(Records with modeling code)
· · ·

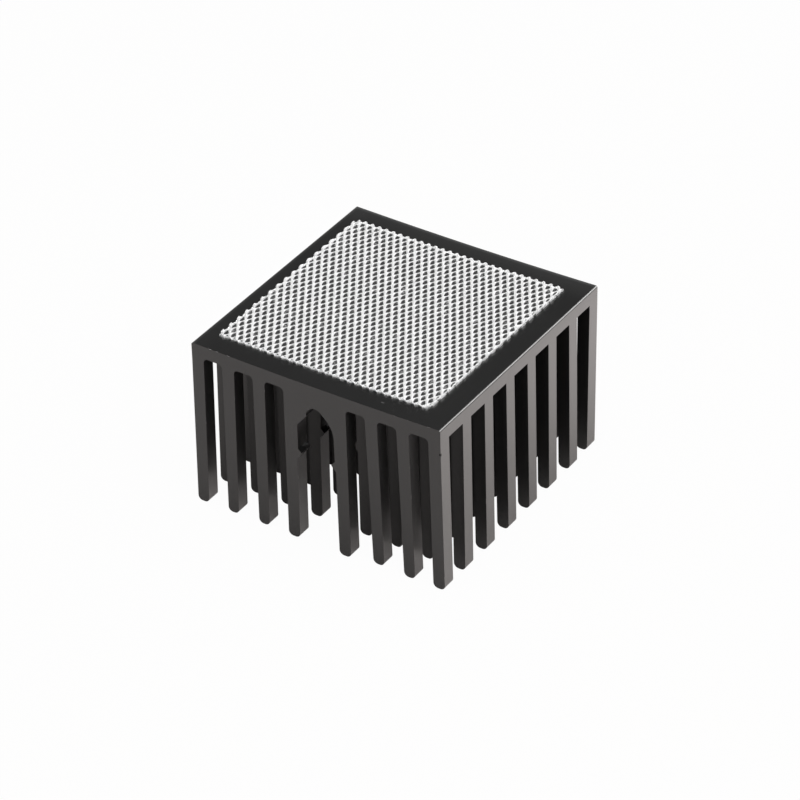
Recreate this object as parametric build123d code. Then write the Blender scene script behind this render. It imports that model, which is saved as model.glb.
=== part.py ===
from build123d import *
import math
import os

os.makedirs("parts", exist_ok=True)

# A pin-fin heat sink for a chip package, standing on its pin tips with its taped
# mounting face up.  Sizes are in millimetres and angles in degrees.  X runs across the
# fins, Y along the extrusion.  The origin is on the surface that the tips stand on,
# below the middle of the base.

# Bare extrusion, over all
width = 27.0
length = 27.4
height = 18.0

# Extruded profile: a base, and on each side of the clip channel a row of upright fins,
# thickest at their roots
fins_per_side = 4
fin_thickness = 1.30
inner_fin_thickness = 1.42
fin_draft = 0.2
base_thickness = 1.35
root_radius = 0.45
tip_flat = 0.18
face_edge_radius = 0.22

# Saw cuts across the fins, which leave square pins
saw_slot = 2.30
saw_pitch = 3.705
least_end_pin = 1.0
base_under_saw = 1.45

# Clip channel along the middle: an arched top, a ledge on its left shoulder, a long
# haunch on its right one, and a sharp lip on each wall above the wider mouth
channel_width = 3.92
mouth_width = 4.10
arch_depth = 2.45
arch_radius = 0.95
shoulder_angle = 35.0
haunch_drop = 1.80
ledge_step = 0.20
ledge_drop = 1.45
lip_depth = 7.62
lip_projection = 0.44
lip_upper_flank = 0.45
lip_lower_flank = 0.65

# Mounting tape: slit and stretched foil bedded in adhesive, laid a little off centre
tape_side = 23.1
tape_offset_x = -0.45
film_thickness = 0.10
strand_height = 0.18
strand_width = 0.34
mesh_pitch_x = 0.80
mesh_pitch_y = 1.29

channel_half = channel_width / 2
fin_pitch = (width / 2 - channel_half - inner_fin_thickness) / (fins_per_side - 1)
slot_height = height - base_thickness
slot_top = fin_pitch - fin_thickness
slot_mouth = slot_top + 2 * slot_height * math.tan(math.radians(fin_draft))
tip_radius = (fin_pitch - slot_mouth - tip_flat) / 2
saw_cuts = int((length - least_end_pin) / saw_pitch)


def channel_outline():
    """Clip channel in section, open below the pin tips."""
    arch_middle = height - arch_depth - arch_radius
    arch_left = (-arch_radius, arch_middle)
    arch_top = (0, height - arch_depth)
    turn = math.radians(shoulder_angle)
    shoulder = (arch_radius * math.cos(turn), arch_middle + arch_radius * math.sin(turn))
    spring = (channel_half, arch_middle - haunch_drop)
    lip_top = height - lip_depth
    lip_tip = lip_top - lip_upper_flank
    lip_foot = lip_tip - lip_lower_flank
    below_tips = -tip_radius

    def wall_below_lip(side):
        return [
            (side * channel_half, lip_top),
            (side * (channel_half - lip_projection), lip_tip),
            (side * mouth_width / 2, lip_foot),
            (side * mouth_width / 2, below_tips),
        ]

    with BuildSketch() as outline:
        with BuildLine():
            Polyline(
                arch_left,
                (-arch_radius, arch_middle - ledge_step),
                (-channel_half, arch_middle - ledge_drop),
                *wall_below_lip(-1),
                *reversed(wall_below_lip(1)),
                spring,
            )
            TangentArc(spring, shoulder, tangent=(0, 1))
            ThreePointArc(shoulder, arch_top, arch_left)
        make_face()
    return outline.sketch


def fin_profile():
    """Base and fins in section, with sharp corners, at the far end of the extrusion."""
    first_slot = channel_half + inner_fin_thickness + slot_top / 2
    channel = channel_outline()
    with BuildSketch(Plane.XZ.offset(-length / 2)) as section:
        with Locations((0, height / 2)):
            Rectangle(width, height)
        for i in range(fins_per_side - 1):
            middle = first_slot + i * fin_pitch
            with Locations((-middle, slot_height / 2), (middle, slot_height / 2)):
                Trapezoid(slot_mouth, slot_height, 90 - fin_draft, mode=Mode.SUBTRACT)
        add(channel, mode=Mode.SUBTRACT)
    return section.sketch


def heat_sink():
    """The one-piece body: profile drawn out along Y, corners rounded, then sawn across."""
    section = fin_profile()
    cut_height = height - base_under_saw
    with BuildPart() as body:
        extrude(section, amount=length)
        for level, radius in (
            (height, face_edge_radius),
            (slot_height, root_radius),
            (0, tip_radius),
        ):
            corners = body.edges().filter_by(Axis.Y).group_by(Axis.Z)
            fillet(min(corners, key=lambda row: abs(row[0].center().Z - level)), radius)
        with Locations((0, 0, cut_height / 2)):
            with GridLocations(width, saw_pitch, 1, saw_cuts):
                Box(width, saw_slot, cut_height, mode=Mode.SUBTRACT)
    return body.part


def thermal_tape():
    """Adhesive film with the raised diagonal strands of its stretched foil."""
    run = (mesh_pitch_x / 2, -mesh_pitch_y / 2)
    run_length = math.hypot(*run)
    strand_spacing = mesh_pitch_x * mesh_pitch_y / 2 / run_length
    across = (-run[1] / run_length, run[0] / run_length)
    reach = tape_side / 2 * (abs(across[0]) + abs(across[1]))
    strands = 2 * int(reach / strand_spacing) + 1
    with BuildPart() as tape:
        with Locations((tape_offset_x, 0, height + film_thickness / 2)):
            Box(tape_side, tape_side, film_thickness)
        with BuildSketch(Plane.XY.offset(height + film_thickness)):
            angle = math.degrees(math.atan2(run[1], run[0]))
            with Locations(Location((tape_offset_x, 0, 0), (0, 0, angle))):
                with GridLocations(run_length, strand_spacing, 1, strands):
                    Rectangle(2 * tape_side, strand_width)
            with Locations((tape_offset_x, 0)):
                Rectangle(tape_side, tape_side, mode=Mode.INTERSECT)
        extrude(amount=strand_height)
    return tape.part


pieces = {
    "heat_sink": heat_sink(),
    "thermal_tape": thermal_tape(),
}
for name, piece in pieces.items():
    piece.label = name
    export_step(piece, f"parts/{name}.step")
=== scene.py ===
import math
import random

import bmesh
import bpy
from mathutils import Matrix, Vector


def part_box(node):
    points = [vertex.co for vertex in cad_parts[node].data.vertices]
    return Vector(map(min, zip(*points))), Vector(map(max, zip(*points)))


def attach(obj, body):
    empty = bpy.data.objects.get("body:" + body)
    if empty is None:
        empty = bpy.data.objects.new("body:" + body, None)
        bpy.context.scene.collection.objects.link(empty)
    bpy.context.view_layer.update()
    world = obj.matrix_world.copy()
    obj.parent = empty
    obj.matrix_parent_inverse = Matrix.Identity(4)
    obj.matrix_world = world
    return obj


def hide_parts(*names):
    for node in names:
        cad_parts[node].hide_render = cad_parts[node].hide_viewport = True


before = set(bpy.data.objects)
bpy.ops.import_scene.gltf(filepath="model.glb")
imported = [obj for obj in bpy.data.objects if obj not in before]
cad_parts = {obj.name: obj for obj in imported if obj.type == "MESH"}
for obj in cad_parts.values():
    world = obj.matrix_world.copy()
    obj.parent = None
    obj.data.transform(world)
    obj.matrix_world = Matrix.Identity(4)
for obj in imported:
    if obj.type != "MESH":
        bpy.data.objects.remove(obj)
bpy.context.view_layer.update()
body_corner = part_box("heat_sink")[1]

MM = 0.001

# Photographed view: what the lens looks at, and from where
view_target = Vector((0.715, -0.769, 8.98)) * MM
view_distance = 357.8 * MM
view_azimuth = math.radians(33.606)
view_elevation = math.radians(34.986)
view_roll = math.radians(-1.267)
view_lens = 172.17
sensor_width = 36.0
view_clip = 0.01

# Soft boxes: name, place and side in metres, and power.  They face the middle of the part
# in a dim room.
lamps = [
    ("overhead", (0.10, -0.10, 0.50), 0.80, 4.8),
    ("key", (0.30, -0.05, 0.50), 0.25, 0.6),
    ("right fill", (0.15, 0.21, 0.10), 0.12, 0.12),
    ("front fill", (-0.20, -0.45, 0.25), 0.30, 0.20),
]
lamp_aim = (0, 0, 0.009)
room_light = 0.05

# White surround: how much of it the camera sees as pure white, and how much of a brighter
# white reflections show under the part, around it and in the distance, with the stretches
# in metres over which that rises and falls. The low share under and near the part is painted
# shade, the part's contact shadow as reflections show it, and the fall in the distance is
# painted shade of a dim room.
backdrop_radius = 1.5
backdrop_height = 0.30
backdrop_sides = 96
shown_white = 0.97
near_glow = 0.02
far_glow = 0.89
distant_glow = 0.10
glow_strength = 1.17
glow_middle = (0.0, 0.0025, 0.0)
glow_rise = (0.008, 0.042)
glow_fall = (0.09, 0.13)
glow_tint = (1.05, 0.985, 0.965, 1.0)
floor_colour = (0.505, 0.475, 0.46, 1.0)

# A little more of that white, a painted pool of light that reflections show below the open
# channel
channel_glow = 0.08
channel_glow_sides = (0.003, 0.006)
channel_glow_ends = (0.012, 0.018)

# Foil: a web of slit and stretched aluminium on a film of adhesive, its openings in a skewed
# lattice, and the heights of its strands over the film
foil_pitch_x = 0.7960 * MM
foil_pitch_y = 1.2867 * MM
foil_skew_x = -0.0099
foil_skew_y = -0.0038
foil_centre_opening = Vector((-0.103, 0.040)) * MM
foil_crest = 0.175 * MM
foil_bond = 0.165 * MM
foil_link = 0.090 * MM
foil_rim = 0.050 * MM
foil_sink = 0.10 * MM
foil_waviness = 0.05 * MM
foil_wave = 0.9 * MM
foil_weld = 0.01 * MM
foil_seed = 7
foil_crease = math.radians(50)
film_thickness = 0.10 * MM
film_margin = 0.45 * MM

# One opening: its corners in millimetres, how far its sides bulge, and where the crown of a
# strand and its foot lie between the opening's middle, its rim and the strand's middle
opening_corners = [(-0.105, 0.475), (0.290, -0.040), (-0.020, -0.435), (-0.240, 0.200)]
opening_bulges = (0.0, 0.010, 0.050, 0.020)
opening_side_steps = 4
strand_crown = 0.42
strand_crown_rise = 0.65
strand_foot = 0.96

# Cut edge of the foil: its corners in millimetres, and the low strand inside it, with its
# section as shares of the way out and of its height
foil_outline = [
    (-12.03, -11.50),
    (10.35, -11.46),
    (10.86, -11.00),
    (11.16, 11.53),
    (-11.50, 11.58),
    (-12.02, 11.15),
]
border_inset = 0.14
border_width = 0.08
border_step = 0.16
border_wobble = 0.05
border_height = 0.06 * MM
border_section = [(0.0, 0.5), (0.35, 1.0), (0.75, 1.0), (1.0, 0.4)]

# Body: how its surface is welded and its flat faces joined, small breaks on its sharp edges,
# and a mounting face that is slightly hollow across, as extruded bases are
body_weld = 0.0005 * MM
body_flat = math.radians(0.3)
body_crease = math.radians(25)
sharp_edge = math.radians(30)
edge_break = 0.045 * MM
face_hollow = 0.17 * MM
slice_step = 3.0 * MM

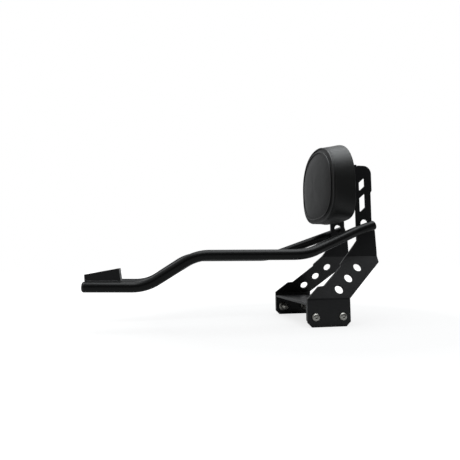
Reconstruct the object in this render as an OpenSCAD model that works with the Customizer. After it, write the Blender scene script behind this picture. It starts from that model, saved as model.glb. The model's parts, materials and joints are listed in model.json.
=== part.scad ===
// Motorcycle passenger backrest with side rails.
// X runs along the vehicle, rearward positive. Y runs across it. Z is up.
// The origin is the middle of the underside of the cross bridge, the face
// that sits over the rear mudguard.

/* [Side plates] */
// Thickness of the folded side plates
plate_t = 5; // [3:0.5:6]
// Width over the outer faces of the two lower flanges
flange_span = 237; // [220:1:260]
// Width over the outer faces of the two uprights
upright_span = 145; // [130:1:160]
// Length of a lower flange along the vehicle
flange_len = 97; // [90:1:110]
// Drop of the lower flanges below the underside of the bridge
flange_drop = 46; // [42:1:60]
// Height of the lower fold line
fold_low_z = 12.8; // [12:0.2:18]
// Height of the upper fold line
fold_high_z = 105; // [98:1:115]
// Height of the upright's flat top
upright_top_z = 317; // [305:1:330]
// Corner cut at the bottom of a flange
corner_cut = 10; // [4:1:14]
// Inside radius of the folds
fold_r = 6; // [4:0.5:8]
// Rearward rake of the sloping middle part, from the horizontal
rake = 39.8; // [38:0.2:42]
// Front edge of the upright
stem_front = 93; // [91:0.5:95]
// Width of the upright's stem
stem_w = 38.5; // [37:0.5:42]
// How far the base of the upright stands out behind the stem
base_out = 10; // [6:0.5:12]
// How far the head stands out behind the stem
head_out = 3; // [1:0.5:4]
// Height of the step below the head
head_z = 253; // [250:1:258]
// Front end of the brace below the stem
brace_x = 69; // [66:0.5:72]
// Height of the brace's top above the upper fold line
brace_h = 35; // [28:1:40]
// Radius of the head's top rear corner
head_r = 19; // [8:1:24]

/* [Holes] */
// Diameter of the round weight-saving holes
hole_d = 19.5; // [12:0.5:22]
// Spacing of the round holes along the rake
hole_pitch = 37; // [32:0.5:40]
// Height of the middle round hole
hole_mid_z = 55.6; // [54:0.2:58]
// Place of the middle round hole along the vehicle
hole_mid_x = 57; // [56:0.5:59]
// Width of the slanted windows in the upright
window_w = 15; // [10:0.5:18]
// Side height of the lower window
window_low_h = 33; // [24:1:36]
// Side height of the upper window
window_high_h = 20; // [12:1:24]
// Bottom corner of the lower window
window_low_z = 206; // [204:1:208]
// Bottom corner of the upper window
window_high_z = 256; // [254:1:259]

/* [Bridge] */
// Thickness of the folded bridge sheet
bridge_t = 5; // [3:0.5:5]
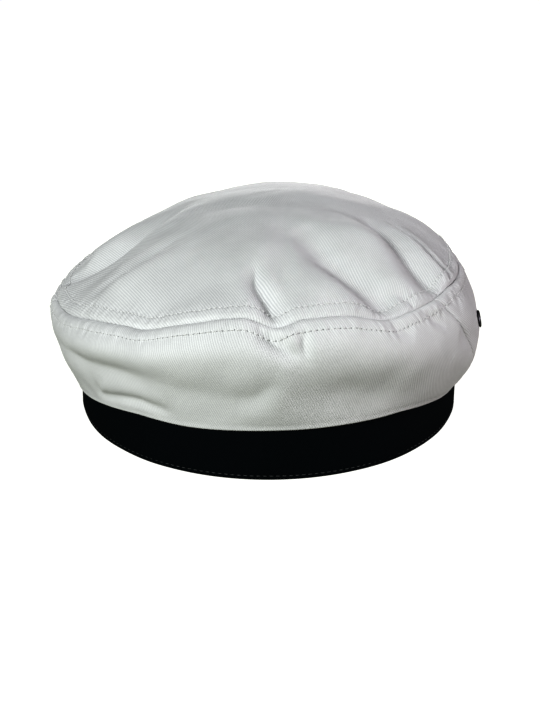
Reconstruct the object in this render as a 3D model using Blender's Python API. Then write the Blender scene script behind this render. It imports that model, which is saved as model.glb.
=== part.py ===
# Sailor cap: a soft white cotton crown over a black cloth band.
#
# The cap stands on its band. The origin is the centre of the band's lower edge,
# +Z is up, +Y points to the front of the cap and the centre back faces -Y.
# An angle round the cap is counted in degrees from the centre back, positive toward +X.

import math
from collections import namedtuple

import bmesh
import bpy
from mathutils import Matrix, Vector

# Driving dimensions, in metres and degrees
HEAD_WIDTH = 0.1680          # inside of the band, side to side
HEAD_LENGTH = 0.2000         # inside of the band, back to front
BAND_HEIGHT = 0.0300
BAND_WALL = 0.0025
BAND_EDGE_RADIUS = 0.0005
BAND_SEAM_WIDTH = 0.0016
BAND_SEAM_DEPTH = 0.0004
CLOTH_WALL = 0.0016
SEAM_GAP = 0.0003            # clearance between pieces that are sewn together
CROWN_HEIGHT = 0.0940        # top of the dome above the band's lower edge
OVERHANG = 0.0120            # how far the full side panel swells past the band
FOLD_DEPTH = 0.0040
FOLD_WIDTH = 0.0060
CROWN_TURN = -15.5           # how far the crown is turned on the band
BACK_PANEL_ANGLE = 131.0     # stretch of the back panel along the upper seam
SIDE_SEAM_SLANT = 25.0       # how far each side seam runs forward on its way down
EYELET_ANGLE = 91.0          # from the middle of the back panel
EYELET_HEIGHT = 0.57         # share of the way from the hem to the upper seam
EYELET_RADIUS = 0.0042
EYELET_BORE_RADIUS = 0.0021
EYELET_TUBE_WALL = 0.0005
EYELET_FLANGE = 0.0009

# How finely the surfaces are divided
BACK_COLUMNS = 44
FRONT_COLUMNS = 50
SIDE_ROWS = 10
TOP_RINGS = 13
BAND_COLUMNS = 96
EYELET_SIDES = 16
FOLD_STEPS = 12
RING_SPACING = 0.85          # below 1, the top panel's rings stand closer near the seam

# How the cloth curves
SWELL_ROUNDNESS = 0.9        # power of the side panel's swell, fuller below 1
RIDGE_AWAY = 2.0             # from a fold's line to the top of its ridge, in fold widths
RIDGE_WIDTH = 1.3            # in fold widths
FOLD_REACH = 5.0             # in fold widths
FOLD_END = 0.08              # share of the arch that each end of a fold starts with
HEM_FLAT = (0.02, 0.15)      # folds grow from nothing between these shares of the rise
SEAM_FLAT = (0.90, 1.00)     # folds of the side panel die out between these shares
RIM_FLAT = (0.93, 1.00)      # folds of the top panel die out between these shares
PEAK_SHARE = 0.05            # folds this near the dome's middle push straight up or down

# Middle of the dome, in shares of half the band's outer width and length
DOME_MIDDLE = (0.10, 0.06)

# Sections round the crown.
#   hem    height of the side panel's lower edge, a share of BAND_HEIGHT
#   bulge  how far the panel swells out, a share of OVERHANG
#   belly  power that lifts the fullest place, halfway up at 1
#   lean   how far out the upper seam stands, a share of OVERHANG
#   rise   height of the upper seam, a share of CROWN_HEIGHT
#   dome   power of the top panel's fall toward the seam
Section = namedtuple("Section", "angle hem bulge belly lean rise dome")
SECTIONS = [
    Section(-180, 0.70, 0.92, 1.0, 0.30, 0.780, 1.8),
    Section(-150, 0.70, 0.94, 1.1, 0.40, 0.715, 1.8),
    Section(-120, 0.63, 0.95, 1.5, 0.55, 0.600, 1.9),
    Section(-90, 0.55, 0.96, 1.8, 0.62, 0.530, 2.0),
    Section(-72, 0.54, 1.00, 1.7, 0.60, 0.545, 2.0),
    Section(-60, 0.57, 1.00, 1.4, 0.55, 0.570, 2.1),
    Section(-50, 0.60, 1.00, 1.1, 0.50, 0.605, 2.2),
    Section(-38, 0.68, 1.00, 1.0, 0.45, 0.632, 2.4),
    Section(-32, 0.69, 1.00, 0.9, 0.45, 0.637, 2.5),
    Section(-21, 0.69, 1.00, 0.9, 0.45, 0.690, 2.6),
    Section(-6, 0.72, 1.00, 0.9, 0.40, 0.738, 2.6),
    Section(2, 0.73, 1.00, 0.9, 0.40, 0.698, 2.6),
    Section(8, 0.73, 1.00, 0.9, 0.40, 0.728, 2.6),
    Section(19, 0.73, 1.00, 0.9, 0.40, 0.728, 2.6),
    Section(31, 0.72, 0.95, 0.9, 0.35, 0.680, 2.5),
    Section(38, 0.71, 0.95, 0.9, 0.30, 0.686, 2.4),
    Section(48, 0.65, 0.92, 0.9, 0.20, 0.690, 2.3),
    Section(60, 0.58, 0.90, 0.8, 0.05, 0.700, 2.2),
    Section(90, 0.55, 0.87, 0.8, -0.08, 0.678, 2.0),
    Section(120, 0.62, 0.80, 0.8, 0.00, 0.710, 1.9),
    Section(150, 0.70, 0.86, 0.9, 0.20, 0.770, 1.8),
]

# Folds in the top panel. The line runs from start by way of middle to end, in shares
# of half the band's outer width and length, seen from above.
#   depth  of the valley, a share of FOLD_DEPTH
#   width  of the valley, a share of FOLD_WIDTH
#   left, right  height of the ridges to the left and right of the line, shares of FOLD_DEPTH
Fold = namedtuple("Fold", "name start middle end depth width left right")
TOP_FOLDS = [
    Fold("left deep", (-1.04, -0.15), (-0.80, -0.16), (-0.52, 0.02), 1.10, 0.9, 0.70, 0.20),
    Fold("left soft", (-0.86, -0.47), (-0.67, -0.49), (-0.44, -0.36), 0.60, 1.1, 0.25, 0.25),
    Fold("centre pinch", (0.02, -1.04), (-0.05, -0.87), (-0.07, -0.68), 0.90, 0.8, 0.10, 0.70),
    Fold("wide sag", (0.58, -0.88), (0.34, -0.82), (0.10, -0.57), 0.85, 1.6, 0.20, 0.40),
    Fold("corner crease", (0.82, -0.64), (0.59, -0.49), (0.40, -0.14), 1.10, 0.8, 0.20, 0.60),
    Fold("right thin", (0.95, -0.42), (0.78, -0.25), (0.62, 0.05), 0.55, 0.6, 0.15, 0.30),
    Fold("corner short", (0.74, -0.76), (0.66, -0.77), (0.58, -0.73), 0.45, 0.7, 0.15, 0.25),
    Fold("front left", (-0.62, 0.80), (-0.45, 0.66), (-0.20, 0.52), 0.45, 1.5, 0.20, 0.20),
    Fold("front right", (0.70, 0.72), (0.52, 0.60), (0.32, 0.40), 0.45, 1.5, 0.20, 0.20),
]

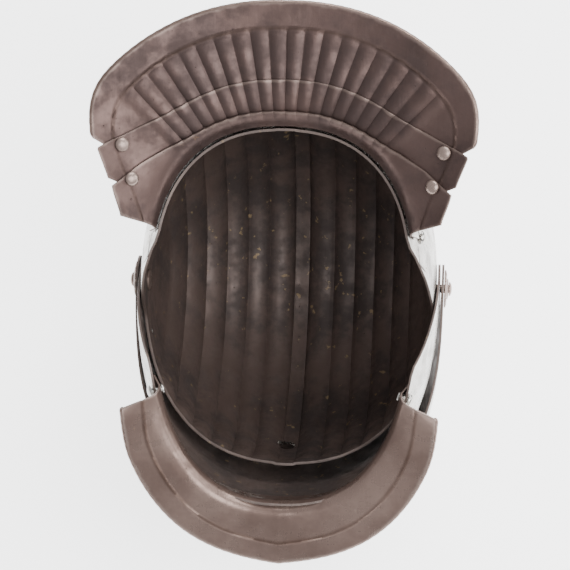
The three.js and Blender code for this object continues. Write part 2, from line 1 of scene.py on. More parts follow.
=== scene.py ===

· · ·

Stated goal:
Everything from the first line of the material through the line containing "height = 18.0" is to be printed exactly; lines after that are to be left out.

Written response:
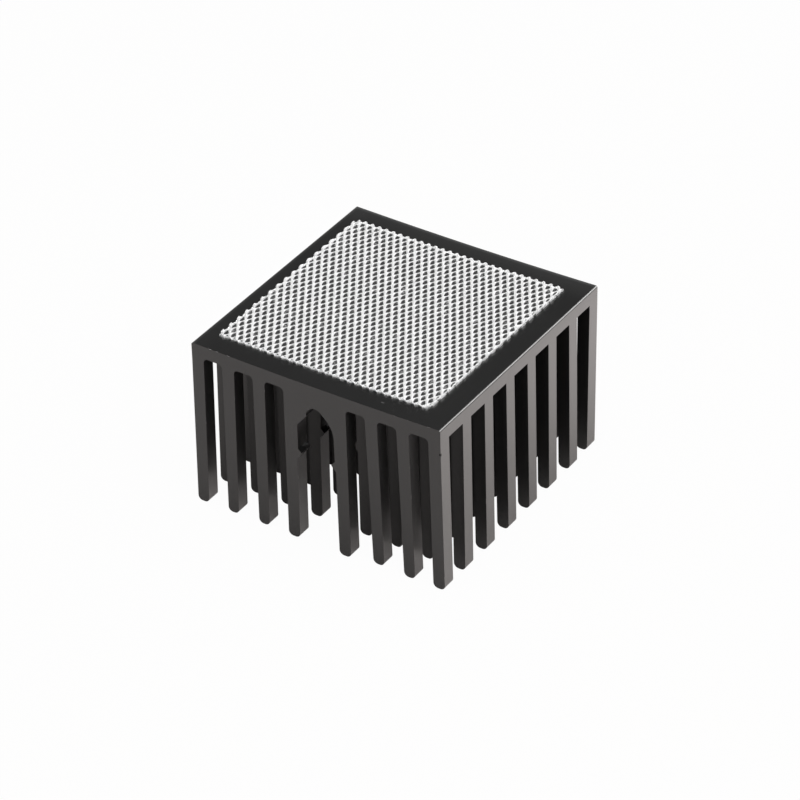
Recreate this object as parametric build123d code. Then write the Blender scene script behind this render. It imports that model, which is saved as model.glb.
=== part.py ===
from build123d import *
import math
import os

os.makedirs("parts", exist_ok=True)

# A pin-fin heat sink for a chip package, standing on its pin tips with its taped
# mounting face up.  Sizes are in millimetres and angles in degrees.  X runs across the
# fins, Y along the extrusion.  The origin is on the surface that the tips stand on,
# below the middle of the base.

# Bare extrusion, over all
width = 27.0
length = 27.4
height = 18.0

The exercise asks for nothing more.